Com o projeto estruturado, o artista recorreu a Marco Antonio Rodrigues, o Marcão, um fiel parceiro de sua trajetória profissional. O primeiro encontro dos dois se deu no espetáculo Verás que Tudo É Mentira, em 1995, um embrião do Grupo Folias, fundado dois anos depois pela dupla e outros amigos embebidos pelas expressões de um teatro popular e engajado. Só que o diretor, com sua fúria criativa, apontou caminhos nem imaginados pelo intérprete. “O livro é muito mais potente que isso e podemos expandir o enfoque, até porque sua vida e a de Boal se relacionam em diversas questões”, sugeriu Marcão.
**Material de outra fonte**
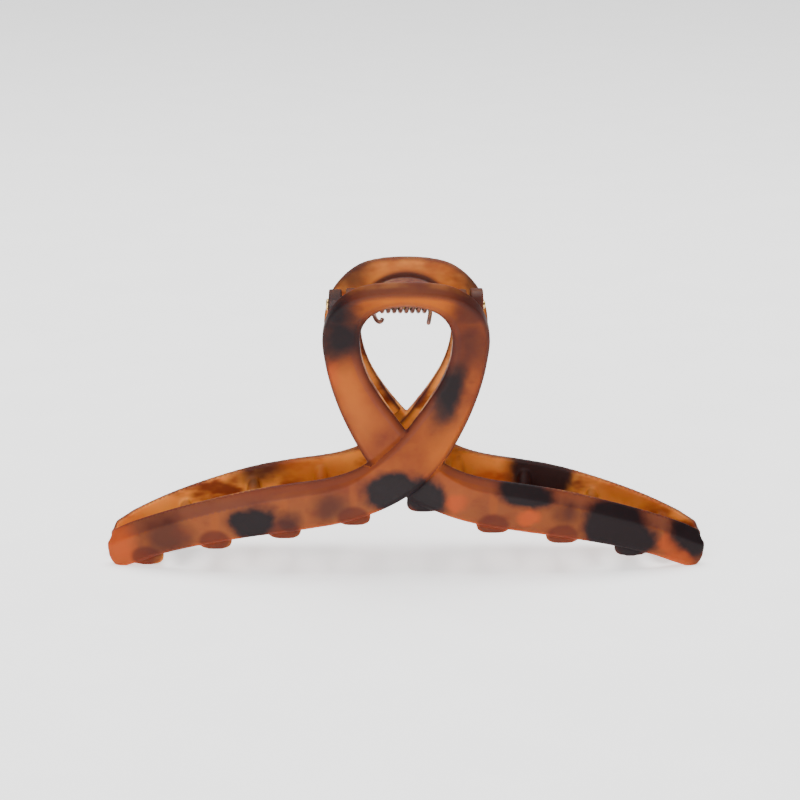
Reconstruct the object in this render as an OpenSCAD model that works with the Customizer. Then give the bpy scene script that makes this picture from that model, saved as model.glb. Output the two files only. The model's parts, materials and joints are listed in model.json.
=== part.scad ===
// Claw clip: two crossed-ribbon jaws on one hinge pin, closed by a torsion spring.
// The frame has X along the arms, Y through the two jaws and Z up. The clip stands on its arm tips.

/* [Clip] */
// Height of the hinge pin above the arm tips
pin_z = 54.4; // [50:0.1:60]
// Thickness of the handle bar at the top of each loop
bar_t = 3.9; // [3:0.1:4.5]
// Thickness of the loop's side limbs
limb_t = 3.6; // [2.8:0.1:3.8]
// Thickness of the long arms
arm_t = 2.5; // [2:0.1:3]

/* [Side profile] */
// Distance from the pin to the outer face where the loop is narrowest
waist_y = 8.9; // [8.5:0.1:10]
// How far the handle bar flares out beyond the waist
flare_y = 8.2; // [6:0.1:9]
// Height over which the flare fades out
flare_fade = 7; // [6:0.5:9]
// How far the jaw bellies out between the waist and the arms
belly_y = 5.4; // [4:0.1:6]

/* [Arms] */
// Half length of the ellipse that the arms follow in plan
bow_x = 66; // [65:0.5:70]
// Half width of the ellipse that the arms follow in plan
bow_y = 14.6; // [13:0.1:16]
// How far the crossing ribbons sit in front of and behind each other
cross_step = 0.6; // [0.3:0.1:0.8]

/* [Teeth] */
// Number of teeth on each jaw
tooth_count = 8; // [6:1:8]
// Distance between two teeth of one jaw
tooth_pitch = 14.4; // [14:0.1:14.8]
// Width of a tooth at its root
tooth_w = 7; // [6:0.1:7]
// Height of a tooth at its root
tooth_h = 4.1; // [3:0.1:4.5]
// Space between a tooth's tip and the other jaw
tip_gap = 0.7; // [0.5:0.1:1.5]

/* [Hinge] */
// Diameter of the hinge pin
pin_d = 1.6; // [1.4:0.1:1.8]
// Diameter of the pin's head
head_d = 2.4; // [2.2:0.1:3]
// Outer radius of a hinge lug
lug_r = 3.2; // [2.8:0.1:3.4]
// Width of a hinge lug along the pin
lug_w = 2.7; // [2.2:0.1:2.8]
// Distance from the middle to the outer face of an outer lug
lug_x = 16; // [15.8:0.1:16.4]

/* [Spring] */
// Diameter of the spring wire
wire_d = 0.9; // [0.7:0.1:1]
// Outer diameter of the coil
coil_d = 3.8; // [3.6:0.1:4]
// Distance between two turns
coil_pitch = 1.25; // [1.2:0.05:1.3]
// Number of turns in the coil
coil_turns = 8; // [7:1:8]

/* [Hidden] */
$fn = 48;
bore_play = 0.05;
lug_gap = 0.8;
head_t = 0.6;
head_play = 0.05;

// One ribbon, from the middle of the handle bar, down its limb, over the crossing and out
// along an arm. Each row is a point on the outer edge and one on the inner edge, as [x, z]
// on the outer face, with the pin at z = 0.
EDGES = [
    [[0, 4.9], [0, 1.7]],
    [[5, 4.7], [3.4, 1.3]],
    [[9.5, 3.9], [6.3, 0.1]],
    [[13.3, 1.9], [8.2, -1.7]],
    [[16, -1.1], [9.2, -3.8]],
    [[17.2, -5.4], [9.5, -6.2]],
    [[16.7, -10.4], [9.1, -9.7]],
    [[15.5, -15.6], [7.7, -13.7]],
    [[13.6, -20.8], [5.4, -17.6]],
    [[10.9, -26], [2.5, -21.4]],
    [[7.6, -31], [-0.7, -25.2]],
    [[3.4, -35.3], [-4.2, -28.4]],
    [[-1.6, -38.8], [-8.3, -31]],
    [[-7.6, -41.6], [-12.5, -32.9]],
    [[-14.2, -43.6], [-17.5, -34.2]],
    [[-23, -45.2], [-24.5, -35.3]],
    [[-33, -46.8], [-33, -37]],
    [[-43, -48.9], [-42.4, -39.6]],
    [[-51, -51.2], [-50.2, -42.1]],
    [[-57, -53.7], [-57.2, -44.8]],
    [[-60.2, -54.8], [-60.8, -46.6]],
    [[-62, -53.4], [-62.1, -47.4]],
    [[-62.6, -51], [-62.6, -49]]
];
LOOP_ROWS = 5;   // rows of the loop before the limb is straight
CROSS_ROW = 11.5;   // row in the middle of the crossing
CROSS_REACH = 3.5;   // rows over which a ribbon steps back in line
STEPS = 3;   // rings for each row

function unit(v) = v / norm(v);
function mix(a, b, f) = a * (1 - f) + b * f;
function clamp01(f) = max(0, min(1, f));
function ease(f) = let (c = clamp01(f)) c * c * (3 - 2 * c);
function softmin(a, b) = -ln(exp(-a) + exp(-b));

// Outer face of a jaw as a distance from the middle plane
belly_top = 18;
belly_fade = 24;
flare_clear = 12;
function side_y(z) = waist_y + flare_y * exp((z - EDGES[0][0][1]) / flare_fade)
    + belly_y * ease((-z - belly_top) / belly_fade);
function plan_y(x, z) = bow_y * sqrt(max(0.02, 1 - pow(x / bow_x, 2)))
    + flare_clear * (1 - ease((-z - belly_top) / 10));
function face_y(x, z) = softmin(side_y(z), plan_y(x, z));
function face_normal(x, z) = let (d = 0.05,
    slope_x = (face_y(x + d, z) - face_y(x - d, z)) / (2 * d),
    slope_z = (face_y(x, z + d) - face_y(x, z - d)) / (2 * d))
    unit([-slope_x, -1, -slope_z]);

// A smooth curve through the rows, at row number r
function hermite(p0, p1, p2, p3, f) = p1 + f * (p2 - p0) / 2
    + f * f * (p0 - 2.5 * p1 + 2 * p2 - p3 / 2) + f * f * f * (1.5 * (p1 - p2) + (p3 - p0) / 2);
function mirror_x(p) = [-p[0], p[1]];
function row_point(i, side) = i < 0 ? mirror_x(EDGES[-i][side]) : EDGES[min(i, len(EDGES) - 1)][side];
function edge_point(r, side) = let (i = floor(r), f = r - i) hermite(row_point(i - 1, side),
    row_point(i, side), row_point(i + 1, side), row_point(i + 2, side), f);

// Section of the ribbon at row r, as [place across from the inner edge, depth below the outer face]
function ribbon_t(r) = mix(mix(bar_t, limb_t, ease(r / LOOP_ROWS)), arm_t, ease((r - 9) / 6));
function ribbon_section(r, w) = let (t = ribbon_t(r), arm = ease((r - 10) / 4), c = 0.35,
    top_w = min(mix(1.2, 3, arm), 0.45 * w), top_d = mix(0.6, 1.5, arm),
    low_w = mix(0.7, 0.5, arm), low_d = mix(0.6, 0.4, arm))
    [[0, top_d], [top_w, 0], [w - low_w, 0], [w, low_d], [w, t - c], [w - c, t], [c, t], [0, t - c]];

// Step is +1 for the ribbon that passes in front at the crossing and -1 for the other
function ribbon_ring(r, step) = let (a = edge_point(r, 1), b = edge_point(r, 0), w = norm(b - a),
    lift = step * cross_step * (1 - ease(abs(r - CROSS_ROW) / CROSS_REACH)))
    [for (q = ribbon_section(r, w)) let (p = mix(a, b, q[0] / w), n = face_normal(p[0], p[1]))
        [p[0], -face_y(p[0], p[1]), p[1]] + n * (lift - q[1])];

// A closed solid through rings with the same number of points, whichever way round they go
function area_vector(ring, j = 0) = j == len(ring) ? [0, 0, 0]
    : cross(ring[j], ring[(j + 1) % len(ring)]) + area_vector(ring, j + 1);
module skin(rings) {
    n = len(rings[0]);
    m = len(rings);
    points = [for (ring = rings) each ring];
    sides = [for (i = [0 : m - 2]) for (j = [0 : n - 1]) let (k = (j + 1) % n)
        each [[i * n + j, i * n + k, (i + 1) * n + k], [i * n + j, (i + 1) * n + k, (i + 1) * n + j]]];
    caps = [[for (j = [n - 1 : -1 : 0]) j], [for (j = [0 : n - 1]) (m - 1) * n + j]];
    faces = concat(sides, caps);
    forward = area_vector(rings[0]) * (rings[1][0] - rings[0][0]) < 0;
    polyhedron(points, forward ? faces : [for (f = faces) [for (i = [len(f) - 1 : -1 : 0]) f[i]]], 10);
}

module ribbon(step) {
    last = len(EDGES) - 1;
    skin([for (i = [0 : last * STEPS]) ribbon_ring(i / STEPS, step)]);
}

// Edges of the arms at distance x from the middle
LOW_EDGE = [for (i = [12 : 20]) [abs(EDGES[i][0][0]), EDGES[i][0][1]]];
TOP_EDGE = [for (i = [10 : 20]) [abs(EDGES[i][1][0]), EDGES[i][1][1]]];
function low_z(x) = lookup(abs(x), LOW_EDGE);
function top_z(x) = lookup(abs(x), TOP_EDGE);
function inner_y(x, z) = face_y(x, z) + arm_t / face_normal(x, z)[1];

// A tooth runs from the arm's lower edge across to the other jaw, with its tip a little higher
tooth_tip_w = 4.2;
tooth_tip_h = 2.9;
tooth_drop = 1.6;
tooth_rise = 1.7;
tooth_root = 1.2;
TOOTH_RINGS = [0, 0.2, 0.4, 0.6, 0.8, 0.92, 0.98, 1];
TOOTH_SIZES = [1, 1, 1, 1, 1, 0.9, 0.68, 0.35];
function tooth_x(k) = (k - (tooth_count - 1) / 2) * tooth_pitch - tooth_pitch / 4;
function round_section(w, h) = [for (a = [15 : 30 : 345]) let (c = cos(a), s = sin(a))
    [sign(c) * w / 2 * pow(abs(c), 0.7), sign(s) * h / 2 * pow(abs(s), 0.7)]];

module tooth(x) {
    root_z = low_z(x) + tooth_h / 2 - tooth_drop;
    tip_z = root_z + tooth_rise;
    root_y = -inner_y(x, root_z) - tooth_root;
    tip_y = inner_y(abs(x) + tooth_tip_w / 2, tip_z) - tip_gap;
    skin([for (i = [0 : len(TOOTH_RINGS) - 1]) let (f = TOOTH_RINGS[i], k = TOOTH_SIZES[i],
        w = mix(tooth_w, tooth_tip_w, f) * k, h = mix(tooth_h, tooth_tip_h, f) * k,
        z = mix(root_z, tip_z, f) - 0.5 * sin(180 * f))
        [for (q = round_section(w, h)) [x + q[0], mix(root_y, tip_y, f), z + q[1]]]]);
}

// A gusset backs each tooth and fades out below the bevel on the arm's upper edge
gusset_w = 3;
gusset_d = 2.2;
gusset_root = 0.9;
gusset_below = 2.4;
GUSSET_RINGS = [0, 0.35, 0.65, 0.85, 0.96, 1];
module gusset(x) {
    low = low_z(x) + 1.5;
    high = top_z(x) - gusset_below;
    skin([for (f = GUSSET_RINGS) let (z = mix(low, high, f), y = -inner_y(x, z),
        w = gusset_w * sqrt(1.02 - pow(f, 4)) / 2, d = mix(gusset_d, 0.9, f) * sqrt(1.02 - pow(f, 6)))
        [[x + w, y - gusset_root, z], [x + w, y + d * 0.4, z], [x + w * 0.6, y + d * 0.9, z],
        [x, y + d, z], [x - w * 0.6, y + d * 0.9, z], [x - w, y + d * 0.4, z], [x - w, y - gusset_root, z]]]);
}

// A lug carries the pin. Its web runs out to the limb, from x to x + lug_w
WEB = [[0, lug_r - 0.15], [-7, 2.2], [-10.8, -0.2], [-9.2, -6.8], [-5, -4.6], [0, -lug_r + 0.15]];
module lug(x) {
    translate([x, 0, 0]) rotate([90, 0, 90]) {
        cylinder(r = lug_r, h = lug_w);
        linear_extrude(lug_w) polygon(WEB);
    }
}

module jaw() {
    difference() {
        union() {
            ribbon(1);
            mirror([1, 0, 0]) ribbon(-1);
            for (k = [0 : tooth_count - 1]) {
                tooth(tooth_x(k));
                gusset(tooth_x(k));
            }
            lug(-lug_x);
            lug(lug_x - lug_w - lug_gap - lug_w);
        }
        // Pin bore, through both lugs
        translate([-2 * lug_x, 0, 0]) rotate([0, 90, 0]) cylinder(d = pin_d + 2 * bore_play, h = 4 * lug_x);
        // Small flats that the clip stands on
        translate([-bow_x, -bow_y, -pin_z - 2]) cube([2 * bow_x, 2 * bow_y, 2]);
    }
}

module front_jaw() {
    color("chocolate") translate([0, 0, pin_z]) jaw();
}

module back_jaw() {
    color("peru") translate([0, 0, pin_z]) rotate([0, 0, 180]) jaw();
}

tail_l = 0.5;
module hinge_pin() {
    color("gold") translate([-lug_x - head_t - head_play, 0, pin_z]) rotate([0, 90, 0]) {
        cylinder(d = head_d, h = head_t);
        cylinder(d = pin_d, h = 2 * lug_x + head_t + head_play + tail_l);
    }
}

// The spring is one wire. Its coil turns round the pin, and angle 0 is at the bottom of a turn
coil_r = (coil_d - wire_d) / 2;
coil_start = -5;
RING_STEP = 20;
split_angle = -180;
split_gap = 14;
function coil_point(a) = [coil_start + coil_pitch * a / 360, -coil_r * sin(a), -coil_r * cos(a)];
BACK_HOOK = [[-6.6, 1.3, -1.9], [-6.6, 2.4, -2.8], [-6.2, 3.3, -3.9], [-5.6, 4, -4.5], [-5.1, 4.7, -4.4],
    [-4.9, 5.1, -3.9]];
FRONT_LEG = [[5, -1.5, -1.5], [4.9, -3.5, -1.75], [4.75, -5.5, -2.05], [4.6, -7.6, -2.45]];

module wire(path) {
    last = len(path) - 1;
    skin([for (i = [0 : last]) let (t = unit(path[min(i + 1, last)] - path[max(i - 1, 0)]),
        u = unit(cross(t, [1, 0, 0])), v = cross(t, u))
        [for (a = [0 : 45 : 315]) path[i] + (u * cos(a) + v * sin(a)) * wire_d / 2]]);
}

module torsion_spring() {
    turns = [for (a = [split_angle : RING_STEP : 360 * coil_turns]) coil_point(a)];
    color("sienna") translate([0, 0, pin_z]) wire(concat(turns, FRONT_LEG));
}

module spring_back_leg() {
    turn = [for (a = [split_angle - split_gap : -RING_STEP : -360]) coil_point(a)];
    color("sienna") translate([0, 0, pin_z]) wire(concat(turn, BACK_HOOK));
}

front_jaw();
back_jaw();
hinge_pin();
torsion_spring();
spring_back_leg();
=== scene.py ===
"""Claw clip: two frosted tortoiseshell jaws with crossed ribbons, a hinge pin and a torsion spring."""
import json
import math

import bmesh
import bpy
import numpy as np
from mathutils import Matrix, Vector
from mathutils.kdtree import KDTree

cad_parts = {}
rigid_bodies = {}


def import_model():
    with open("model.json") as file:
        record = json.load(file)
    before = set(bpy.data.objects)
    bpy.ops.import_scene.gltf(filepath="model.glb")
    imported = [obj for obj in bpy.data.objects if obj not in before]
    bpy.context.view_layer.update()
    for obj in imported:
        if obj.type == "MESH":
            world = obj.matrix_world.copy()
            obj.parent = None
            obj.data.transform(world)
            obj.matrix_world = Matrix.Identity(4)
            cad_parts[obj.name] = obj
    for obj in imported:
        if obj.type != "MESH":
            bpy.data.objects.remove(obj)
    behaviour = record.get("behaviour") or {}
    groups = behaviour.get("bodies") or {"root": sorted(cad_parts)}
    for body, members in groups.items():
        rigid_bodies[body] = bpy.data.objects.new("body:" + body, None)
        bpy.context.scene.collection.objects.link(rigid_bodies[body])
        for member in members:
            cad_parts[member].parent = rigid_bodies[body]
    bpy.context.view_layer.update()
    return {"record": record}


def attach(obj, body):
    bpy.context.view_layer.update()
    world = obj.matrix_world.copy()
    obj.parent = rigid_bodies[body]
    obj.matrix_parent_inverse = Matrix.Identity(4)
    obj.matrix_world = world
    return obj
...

Bandeira levou um susto, mas confiante na inquietude do parceiro se permitiu dar corda ao nunca imaginado. O diretor e, a partir daí, coautor do texto, conectou as experiências de teatro de grupo de Boal e o papel de Bandeira no Folias e na Companhia do Latão e o enfrentamento político do velho Bandeira de Mello e a repressão sofrida pelo teatrólogo e seus exílios na Argentina, em Portugal e na França. Também foi sublinhado o fato de os dois terem crescido diante da imagem de pais fortes que poderiam servir de sombra e, assim, volta a aparecer a relação com Shakespeare. “Existem pais combativos, como o do Boal e o meu, e pais destrutivos, como o do Hamlet, cujo fantasma precisa ser exorcizado”, compara Bandeira.
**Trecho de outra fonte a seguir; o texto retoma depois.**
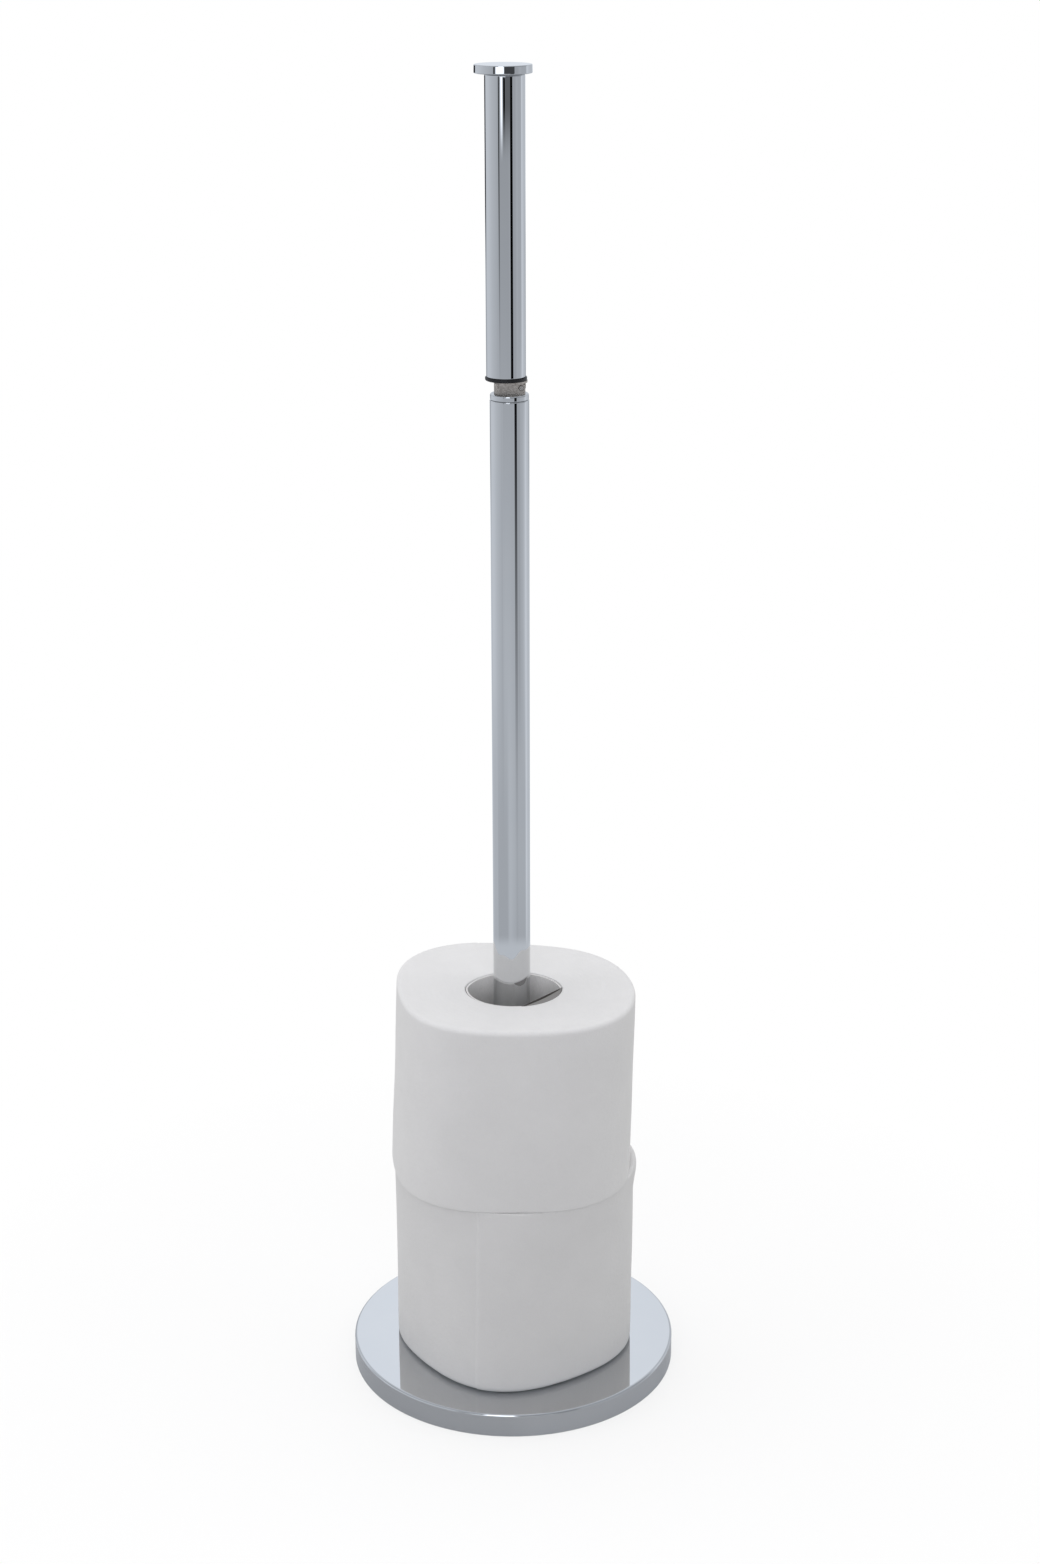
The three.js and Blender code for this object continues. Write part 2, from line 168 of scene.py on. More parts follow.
def loft(name, rings, angle=SHARP_ANGLE):
    """A closed body through rings of equally many points, the last ring joined to the first."""
    mesh = bmesh.new()
    grid = [[mesh.verts.new(point) for point in ring] for ring in rings]
    columns = len(grid[0])
    for first, second in zip(grid, grid[1:] + grid[:1]):
        for i in range(columns):
            j = (i + 1) % columns
            mesh.faces.new((first[i], first[j], second[j], second[i]))
    return finished(name, mesh, angle)


def dress(piece, body, slot, material, *nodes):
    piece.data.materials.clear()
    piece.data.materials.append(material)
    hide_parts(*nodes)
    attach(piece, body)


# Materials.
def add_node(tree, kind, inputs=None, **settings):
    """A node whose inputs get numbers, or links from other nodes' sockets."""
    node = tree.nodes.new(kind)
    for key, value in settings.items():
        setattr(node, key, value)
    for key, value in (inputs or {}).items():
        if isinstance(value, bpy.types.NodeSocket):
            tree.links.new(value, node.inputs[key])
        else:
            node.inputs[key].default_value = value
    return node


class Shader:
    """A node material with a Principled shader and short calls to add to it."""

    def __init__(self, name, **sockets):
        self.material = bpy.data.materials.new(name)
        self.material.use_nodes = True
        self.tree = self.material.node_tree
        self.principled = self.tree.nodes["Principled BSDF"]
        for socket, value in sockets.items():
            self.principled.inputs[socket.replace("_", " ")].default_value = value

    def add(self, kind, inputs=None, **settings):
        return add_node(self.tree, kind, inputs, **settings)

    def feed(self, socket, source):
        self.tree.links.new(source, self.principled.inputs[socket])

    def place(self, stretch=(1, 1, 1)):
        """Object coordinates, times stretch."""
        coordinates = self.add("ShaderNodeTexCoord").outputs["Object"]
        inputs = {"Vector": coordinates, "Scale": stretch}
        return self.add("ShaderNodeMapping", inputs).outputs["Vector"]

    def noise(self, scale, detail, roughness, stretch=(1, 1, 1)):
        inputs = {"Vector": self.place(stretch), "Scale": scale, "Detail": detail, "Roughness": roughness}
        return self.add("ShaderNodeTexNoise", inputs).outputs["Fac"]

    def remap(self, value, low_out=0, high_out=1, low_in=0.3, high_in=0.7):
        """The value, brought from one range into another; the first is usual for a noise."""
        inputs = {"Value": value, "From Min": low_in, "From Max": high_in}
        inputs.update({"To Min": low_out, "To Max": high_out})
        return self.add("ShaderNodeMapRange", inputs).outputs["Result"]

    def dot(self, first, second):
        inputs = {0: first, 1: second}
        return self.add("ShaderNodeVectorMath", inputs, operation="DOT_PRODUCT").outputs["Value"]

    def height(self, vector):
        return self.add("ShaderNodeSeparateXYZ", {"Vector": vector}).outputs["Z"]

    def blend(self, factor, first, second):
        """Colours mixed by a factor, each of them three numbers or a socket."""
        node = self.add("ShaderNodeMix", data_type="RGBA")
        self.tree.links.new(factor, node.inputs["Factor"])
        colours = [socket for socket in node.inputs if socket.type == "RGBA"]
        for socket, colour in zip(colours, (first, second)):
            if isinstance(colour, bpy.types.NodeSocket):
                self.tree.links.new(colour, socket)
            else:
                socket.default_value = (*colour, 1)
        return next(socket for socket in node.outputs if socket.type == "RGBA")

    def bump(self, height, distance):
        """Relief, on top of the relief that is there already."""
        inputs = {"Height": height, "Distance": distance}
        if self.principled.inputs["Normal"].is_linked:
            inputs["Normal"] = self.principled.inputs["Normal"].links[0].from_socket
        self.feed("Normal", self.add("ShaderNodeBump", inputs).outputs["Normal"])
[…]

Hamlet: 16 x 8 foi levantado em menos de dois meses em um outro exílio. Bandeira, Marcão e suas famílias passaram parte de junho e julho em um sítio em Paraibuna, no interior paulista. Acordavam cedo, ensaiavam à exaustão e brigavam, sim, brigavam porque a intimidade veio à tona. “Eu lutei por um caminho lírico, queria trabalhar a indignação com amor, e o Marcão, muito mais raivoso com tudo o que acontece no País, foi cedendo aos poucos e comprou minhas ideias, uma prova de que estamos mais maduros”, ironiza o ator.
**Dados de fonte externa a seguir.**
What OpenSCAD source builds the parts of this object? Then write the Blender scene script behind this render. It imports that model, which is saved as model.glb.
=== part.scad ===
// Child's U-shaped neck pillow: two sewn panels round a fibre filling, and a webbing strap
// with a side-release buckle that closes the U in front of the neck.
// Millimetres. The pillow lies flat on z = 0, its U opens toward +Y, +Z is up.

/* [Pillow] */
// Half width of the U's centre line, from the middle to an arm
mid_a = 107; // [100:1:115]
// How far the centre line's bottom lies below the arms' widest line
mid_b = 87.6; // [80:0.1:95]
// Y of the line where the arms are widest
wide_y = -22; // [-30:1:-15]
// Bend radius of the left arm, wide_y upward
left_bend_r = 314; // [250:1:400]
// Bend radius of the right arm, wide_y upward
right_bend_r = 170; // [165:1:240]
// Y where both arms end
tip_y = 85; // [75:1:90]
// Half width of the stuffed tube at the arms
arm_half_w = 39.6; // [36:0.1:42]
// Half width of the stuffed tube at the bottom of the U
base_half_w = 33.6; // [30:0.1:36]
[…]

A estreia também marca o fim de mais um exílio para Bandeira – e, aqui, não se trata só da clausura pandêmica. Em 2017, o artista descobriu um câncer no rim que, depois de uma operação, deveria ter sido totalmente extirpado. Fortes dores no estômago, durante uma sessão da peça O Patrão Cordial, meses depois, mostraram que parte do tumor abrira espaço para uma metástase. “Atravessei um processo de vida e morte, emagreci quinze quilos, me despedi várias vezes da minha mulher e do meu filho, mas hoje vejo o câncer até como um presente, tudo ganhou um outro olhar”, declara ele, que volta ao palco depois de quase quatro anos. Em meio ao tratamento, Bandeira gravou participações na série Carcereiros, da Rede Globo, deu aulas no Célia Helena Centro de Artes e Educação e, há um mês, trabalhou em outra série da emissora, Aruanas. “Enfrentei medos, exílios e tudo desencadeou em um espetáculo que ganha a cena na pandemia, o que não deixa de ser um ato de rebeldia e de resistência pela vida.”
As informações são do jornal O Estado de S. Paulo.